#### Challenge:
Copy out all the data, word for word.

════════════════

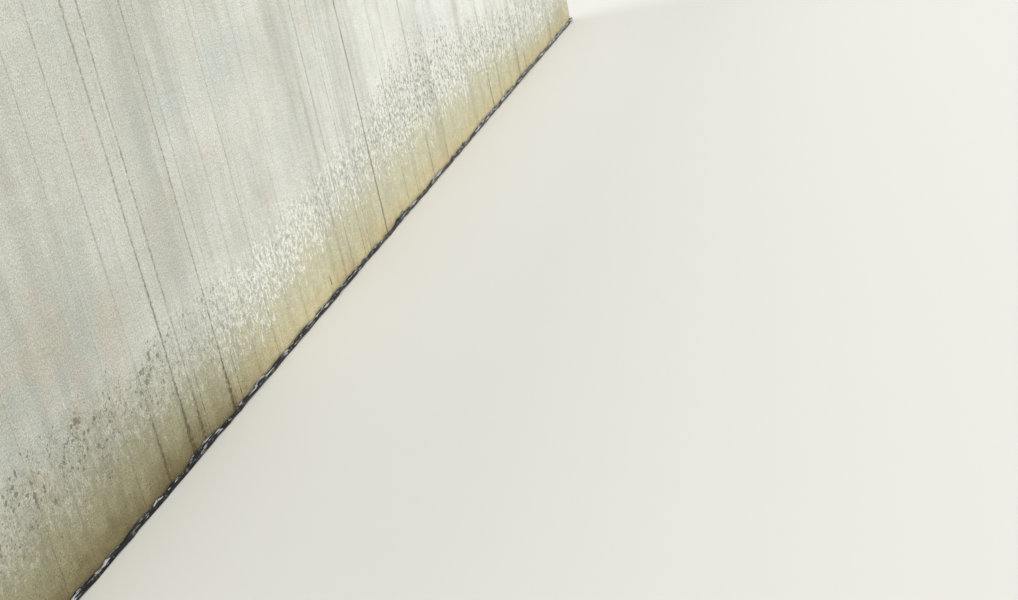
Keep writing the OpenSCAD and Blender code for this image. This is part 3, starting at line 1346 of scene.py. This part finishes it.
@dataclass(frozen=True)
class Waves:
    """Waves that move a piece's surface.

    Attributes:
        name: Their name.
        size: Distance from one to the next.
        strength: Depth from the lowest to the highest point.
        direction: Where they move the surface.
        group: The vertex group that they move.
        middle: The level of the pattern that stays in place.
        pattern: The pattern that they follow.
        depth: How many finer patterns a cloudy one adds.
        contrast: How sharply the pattern turns from low to high.
        brightness: Its level, of which what lies above 1 is cut off.
    """

    name: str
    size: float
    strength: float
    direction: Push
    group: str
    middle: float = 0.5
    pattern: Pattern = Pattern.CLOUDS
    depth: int = 1
    contrast: float = 1.0
    brightness: float = 1.0

    def move(self, piece: Piece) -> None:
        """Moves the surface of a piece.

        Args:
            piece: The object.
        """
        texture = bpy.data.textures.new(self.name, type=self.pattern.value)
        texture.noise_scale = self.size
        texture.contrast = self.contrast
        texture.intensity = self.brightness
        texture.use_clamp = True
        if self.pattern is Pattern.CLOUDS:
            texture.noise_depth = self.depth
        waves = piece.modifiers.new(self.name, "DISPLACE")
        waves.texture = texture
        waves.strength = self.strength
        waves.mid_level = self.middle
        waves.direction = self.direction.value
        waves.vertex_group = self.group
        apply_modifier(piece, waves)


def dress(piece: Piece, material: Material, sharpest: float) -> None:
    """Smooths a new piece, and gives it its material and its body.

    Args:
        piece: The finished object, which is active.
        material: Its material.
        sharpest: The sharpest turn that still looks round, in degrees.
    """
    bpy.ops.object.shade_smooth_by_angle(angle=math.radians(sharpest))
    piece.data.materials.clear()
    piece.data.materials.append(material)
    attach(piece, BODY)
    log.info("%s: %d faces", piece.name, len(piece.data.polygons))


def dress_node(name: str, material: Material) -> None:
    """Gives a CAD node that stays in view its material.

    Args:
        name: The node's name.
        material: Its material.
    """
    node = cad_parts[name]
    node.data.materials.clear()
    node.data.materials.append(material)
    log.info("%s wears %s", name, material.name)


@dataclass
class RenderedFace:
    """The floated render on one face of one bay.

    Attributes:
        face: The face that it covers.
        bay: The bay's number, from the near end.
        square: Size of the squares that its surface is divided into.
        panel_squares: How many squares there are on each side of a panel.
        corner_radius: Rounding of the corner at a stop end.
        arris_radius: Rounding of the arris beside a movement joint.
        wave_size: Distance from one float wave to the next.
        wave_depth: Height of the float waves.
        sweep_size: Size of the float's shorter sweeps.
        sweep_depth: Height of those sweeps.
    """

    face: Face
    bay: int
    square: float = 0.016
    panel_squares: int = 8
    corner_radius: float = 0.008
    arris_radius: float = 0.0015
    wave_size: float = 0.40
    wave_depth: float = 0.0035
    sweep_size: float = 0.09
    sweep_depth: float = 0.0012

    @property
    def node(self) -> str:
        """The CAD node that the piece stands for."""
        return f"{self.face.value}_render_{self.bay}"

    def build(self, material: Material) -> None:
        """Models the render and dresses it.

        Args:
            material: The painted render.
        """
        low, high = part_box(self.node)
        piece = start_block(f"floated_{self.node}", low, high)
        bpy.ops.object.mode_set(mode="EDIT")
        for edge_x, wall_end in ((low.x, WALL_LOW.x), (high.x, WALL_HIGH.x)):
            radius = self.corner_radius if abs(edge_x - wall_end) < MM else self.arris_radius
            round_edges(piece, radius, lambda edge: all(
                abs(v.co.x - edge_x) < TOUCHING and self._is_outer(v.co) for v in edge.verts
            ))
        self._divide(piece, low, high)
        bpy.ops.object.mode_set(mode="OBJECT")
        weigh(piece, "face", self._is_outer)
        for name, size, depth in (
            ("float_waves", self.wave_size, self.wave_depth),
            ("float_sweeps", self.sweep_size, self.sweep_depth),
        ):
            Waves(name, size, depth, Push.THROUGH_WALL, "face").move(piece)
        dress(piece, material, sharpest=30)
        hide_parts(self.node)

    def _is_outer(self, place: Vector) -> bool:
        """Tells whether a place lies on the wall's face."""
        return abs(place.y - self.face.place) < TOUCHING

    def _divide(self, piece: Piece, low: Vector, high: Vector) -> None:
        """Cuts the face into panels, and those into squares.

        Args:
            piece: The block in edit mode.
            low: Its lowest corner.
            high: Its highest corner.
        """
        panel = self.square * self.panel_squares
        for axis in (Axis.ALONG_WALL, Axis.UP):
            slice_along(axis, low, high, round((high[axis] - low[axis]) / panel))
        select_parts(piece, Part.FACE, lambda face: face.normal.y * self.face.outward > SQUARELY)
        bpy.ops.mesh.subdivide(number_cuts=self.panel_squares - 1)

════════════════

#### Output for this task:
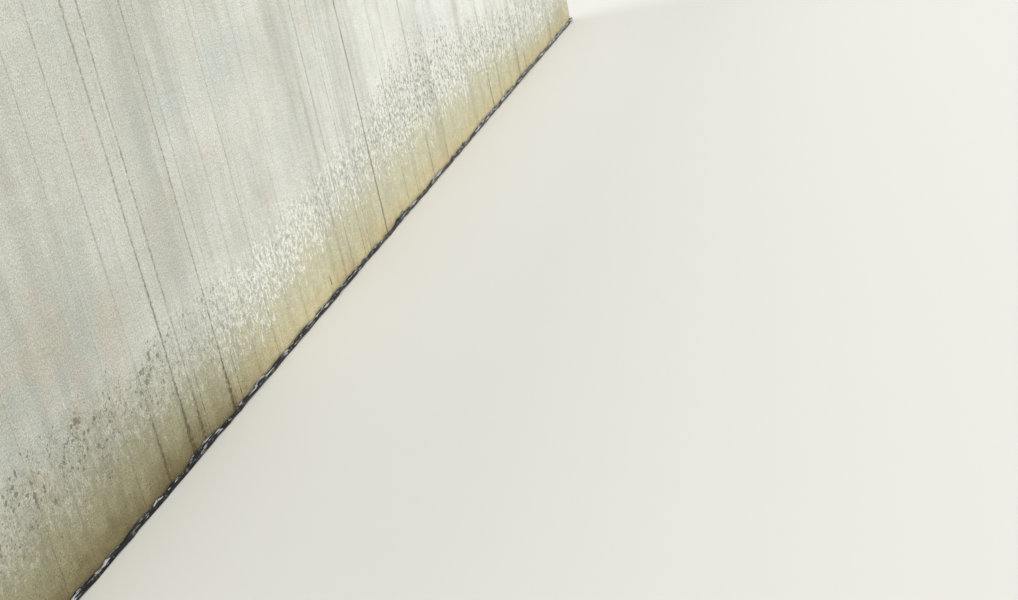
Keep writing the OpenSCAD and Blender code for this image. This is part 3, starting at line 1346 of scene.py. This part finishes it.
@dataclass(frozen=True)
class Waves:
    """Waves that move a piece's surface.

    Attributes:
        name: Their name.
        size: Distance from one to the next.
        strength: Depth from the lowest to the highest point.
        direction: Where they move the surface.
        group: The vertex group that they move.
        middle: The level of the pattern that stays in place.
        pattern: The pattern that they follow.
        depth: How many finer patterns a cloudy one adds.
        contrast: How sharply the pattern turns from low to high.
        brightness: Its level, of which what lies above 1 is cut off.
    """

    name: str
    size: float
    strength: float
    direction: Push
    group: str
    middle: float = 0.5
    pattern: Pattern = Pattern.CLOUDS
    depth: int = 1
    contrast: float = 1.0
    brightness: float = 1.0

    def move(self, piece: Piece) -> None:
        """Moves the surface of a piece.

        Args:
            piece: The object.
        """
        texture = bpy.data.textures.new(self.name, type=self.pattern.value)
        texture.noise_scale = self.size
        texture.contrast = self.contrast
        texture.intensity = self.brightness
        texture.use_clamp = True
        if self.pattern is Pattern.CLOUDS:
            texture.noise_depth = self.depth
        waves = piece.modifiers.new(self.name, "DISPLACE")
        waves.texture = texture
        waves.strength = self.strength
        waves.mid_level = self.middle
        waves.direction = self.direction.value
        waves.vertex_group = self.group
        apply_modifier(piece, waves)


def dress(piece: Piece, material: Material, sharpest: float) -> None:
    """Smooths a new piece, and gives it its material and its body.

    Args:
        piece: The finished object, which is active.
        material: Its material.
        sharpest: The sharpest turn that still looks round, in degrees.
    """
    bpy.ops.object.shade_smooth_by_angle(angle=math.radians(sharpest))
    piece.data.materials.clear()
    piece.data.materials.append(material)
    attach(piece, BODY)
    log.info("%s: %d faces", piece.name, len(piece.data.polygons))


def dress_node(name: str, material: Material) -> None:
    """Gives a CAD node that stays in view its material.

    Args:
        name: The node's name.
        material: Its material.
    """
    node = cad_parts[name]
    node.data.materials.clear()
    node.data.materials.append(material)
    log.info("%s wears %s", name, material.name)


@dataclass
class RenderedFace:
    """The floated render on one face of one bay.

    Attributes:
        face: The face that it covers.
        bay: The bay's number, from the near end.
        square: Size of the squares that its surface is divided into.
        panel_squares: How many squares there are on each side of a panel.
        corner_radius: Rounding of the corner at a stop end.
        arris_radius: Rounding of the arris beside a movement joint.
        wave_size: Distance from one float wave to the next.
        wave_depth: Height of the float waves.
        sweep_size: Size of the float's shorter sweeps.
        sweep_depth: Height of those sweeps.
    """

    face: Face
    bay: int
    square: float = 0.016
    panel_squares: int = 8
    corner_radius: float = 0.008
    arris_radius: float = 0.0015
    wave_size: float = 0.40
    wave_depth: float = 0.0035
    sweep_size: float = 0.09
    sweep_depth: float = 0.0012

    @property
    def node(self) -> str:
        """The CAD node that the piece stands for."""
        return f"{self.face.value}_render_{self.bay}"

    def build(self, material: Material) -> None:
        """Models the render and dresses it.

        Args:
            material: The painted render.
        """
        low, high = part_box(self.node)
        piece = start_block(f"floated_{self.node}", low, high)
        bpy.ops.object.mode_set(mode="EDIT")
        for edge_x, wall_end in ((low.x, WALL_LOW.x), (high.x, WALL_HIGH.x)):
            radius = self.corner_radius if abs(edge_x - wall_end) < MM else self.arris_radius
            round_edges(piece, radius, lambda edge: all(
                abs(v.co.x - edge_x) < TOUCHING and self._is_outer(v.co) for v in edge.verts
            ))
        self._divide(piece, low, high)
        bpy.ops.object.mode_set(mode="OBJECT")
        weigh(piece, "face", self._is_outer)
        for name, size, depth in (
            ("float_waves", self.wave_size, self.wave_depth),
            ("float_sweeps", self.sweep_size, self.sweep_depth),
        ):
            Waves(name, size, depth, Push.THROUGH_WALL, "face").move(piece)
        dress(piece, material, sharpest=30)
        hide_parts(self.node)

    def _is_outer(self, place: Vector) -> bool:
        """Tells whether a place lies on the wall's face."""
        return abs(place.y - self.face.place) < TOUCHING

    def _divide(self, piece: Piece, low: Vector, high: Vector) -> None:
        """Cuts the face into panels, and those into squares.

        Args:
            piece: The block in edit mode.
            low: Its lowest corner.
            high: Its highest corner.
        """
        panel = self.square * self.panel_squares
        for axis in (Axis.ALONG_WALL, Axis.UP):
            slice_along(axis, low, high, round((high[axis] - low[axis]) / panel))
        select_parts(piece, Part.FACE, lambda face: face.normal.y * self.face.outward > SQUARELY)
        bpy.ops.mesh.subdivide(number_cuts=self.panel_squares - 1)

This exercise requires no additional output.